REPUBLIKA.CO.ID, JAKARTA — Badan Pusat Statistik (BPS) mencatat adanya pembengkakan defisit perdagangan Indonesia dengan China sepanjang Juli 2023. Meski demikian, China masih menjadi negara mitra dagang utama bagi Indonesia.
Plt Kepala BPS, Amalia Adininggar Widyastuti menyampaikan, defisit perdagangan Indonesia dengan China pada Juli 2023 mencapai 621 juta dolar AS. Angka itu melonjak cukup tajam dari bulan sebelumnya yang hanya 269,5 dolar AS. Defisit dagang dengan China menjadi yang terbesar dibandingkan defisit dengan sejumlah negara lain.
“Defisit terdalam dengan China didorong oleh (impor) barang mesin dan peralatan mekanis serta bagiannya, mesin dan perlengkapan elektrik serta bagiannya, lalu plastik dan barang dari plastik yang masuk ke dalam kode Harmonized System (HS) 39,” kata Amalia dalam konferensi pers di Jakarta, Selasa (15/8/2023).
Kendati membengkak secara bulanan, defisit dagang dengan China pada kali ini sudah jauh mengecil dari Juli 2022 lalu yang mencapai 914 juta dolar AS. Diketahui, pemerintah tengah mengupayakan agar defisit dagang dengan China terus mengecil dengan upaya hilirisasi barang tambang di Indonesia yang diekspor ke China.
Lebih detail, defisit tersebut diperoleh dari total nilai ekspor Indonesia ke China yang hanya 4,93 miliar dolar AS sedangkan impor tembus hingga 5,55 miliar dolar AS.
Amalia menjelaskan, komoditas ekspor Indonesia ke China utamanya dari komoditas besi dan baja dengan kode HS 72. Komoditas tersebut salah satunya berasal dari nikel yang diolah menjadi barang setengah jadi.
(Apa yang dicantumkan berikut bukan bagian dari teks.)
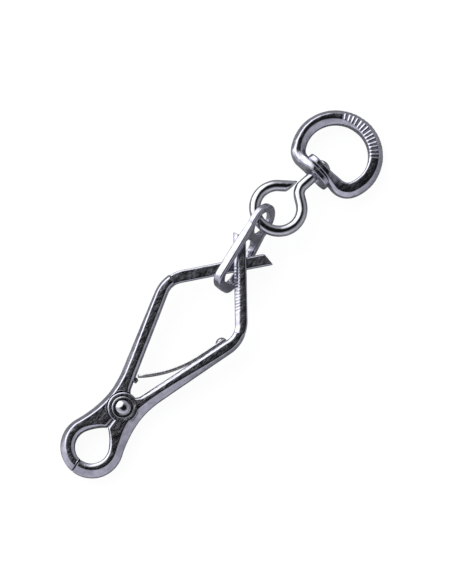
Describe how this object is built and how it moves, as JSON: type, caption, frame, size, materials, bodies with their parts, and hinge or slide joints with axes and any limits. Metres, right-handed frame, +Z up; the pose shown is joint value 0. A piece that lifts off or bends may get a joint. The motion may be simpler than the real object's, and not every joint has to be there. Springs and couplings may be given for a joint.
{
  "type": "nose lead clamp",
  "caption": "Self-tightening forged metal clamp: ring-shaped jaws and crossed handles on one rivet, slotted link, swivel eye and swivel ring.",
  "frame": {"origin": "bottom centre of the whole part's box, on the table it lies on", "axes": "+X from the jaws to the swivel ring, +Y towards the left arm, +Z up out of the front face"},
  "size_m": [0.191, 0.042, 0.0187],
  "materials": {
    "plated_forging": "polished nickel-chrome plating over a forging",
    "plated_rod": "bright plated round bar and rivets",
    "spring_steel": "plated spring strip"
  },
  "bodies": {
    "pivot": {"pivot_rivet": "plated_rod", "pivot_washer": "plated_rod"},
    "left_arm": {"left_jaw_arm": "plated_forging"},
    "right_arm": {"right_jaw_arm": "plated_forging", "leaf_rivet": "plated_rod"},
    "spring": {"leaf_spring": "spring_steel"},
    "link": {"link": "plated_forging"},
    "eye": {"swivel_eye": "plated_rod"},
    "ring": {"swivel_ring": "plated_forging"}
  },
  "joints": [
    {"name": "left_arm_hinge", "type": "hinge", "parent": "pivot", "child": "left_arm", "pos_m": [-0.06211, 0.0001, 0.00507], "axis": [0.0509, 0, -0.9987], "range_deg": [0, 10], "stiffness_Nm_per_rad": 1, "springref_deg": -5.73},
    {"name": "right_arm_hinge", "type": "hinge", "parent": "pivot", "child": "right_arm", "pos_m": [-0.06211, 0.0001, 0.00507], "axis": [-0.0509, 0, 0.9987], "range_deg": [0, 10], "stiffness_Nm_per_rad": 1, "springref_deg": -5.73},
    {"name": "spring_flex", "type": "hinge", "parent": "right_arm", "child": "spring", "pos_m": [-0.01597, -0.01484, 0.00742], "axis": [-0.0509, 0, 0.9987], "range_deg": [0, 10], "deforming": ["leaf_spring"]},
    {"name": "link_slide", "type": "slide", "parent": "pivot", "child": "link", "axis": [-0.9987, 0, -0.0509], "range_m": [0, 0.011]},
    {"name": "eye_hinge", "type": "hinge", "parent": "link", "child": "eye", "pos_m": [0.03314, 0.00445, 0.01029], "axis": [-0.1407, -0.99, -0.0072], "range_deg": [-110, 110]},
    {"name": "ring_swivel", "type": "hinge", "parent": "eye", "child": "ring", "pos_m": [0.0762, -0.00163, 0.00505], "axis": [0.9831, -0.1389, -0.1196], "continuous": true}
  ],
  "couplings": [
    {"joint": "right_arm_hinge", "follows": "left_arm_hinge", "ratio": 1},
    {"joint": "spring_flex", "follows": "left_arm_hinge", "ratio": 0.95},
    {"joint": "link_slide", "follows": "left_arm_hinge", "m_per_rad": 0.06296}
  ]
}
Adapun komoditas lainnya yakni bahan bakar mineral yang masuk ke dalam kelompok HS 27.
Sementara, impor dari China yang cukup dominan masuk ke Indonesia adalah mesin perlengkapan elektrik dan bagiannya, kapal perahu dan struktur terapung yang masuk dalam kode HS 89. Selain itu, ada pula mesin peralatan mekanis dan bagiannya dengan kode HS 84.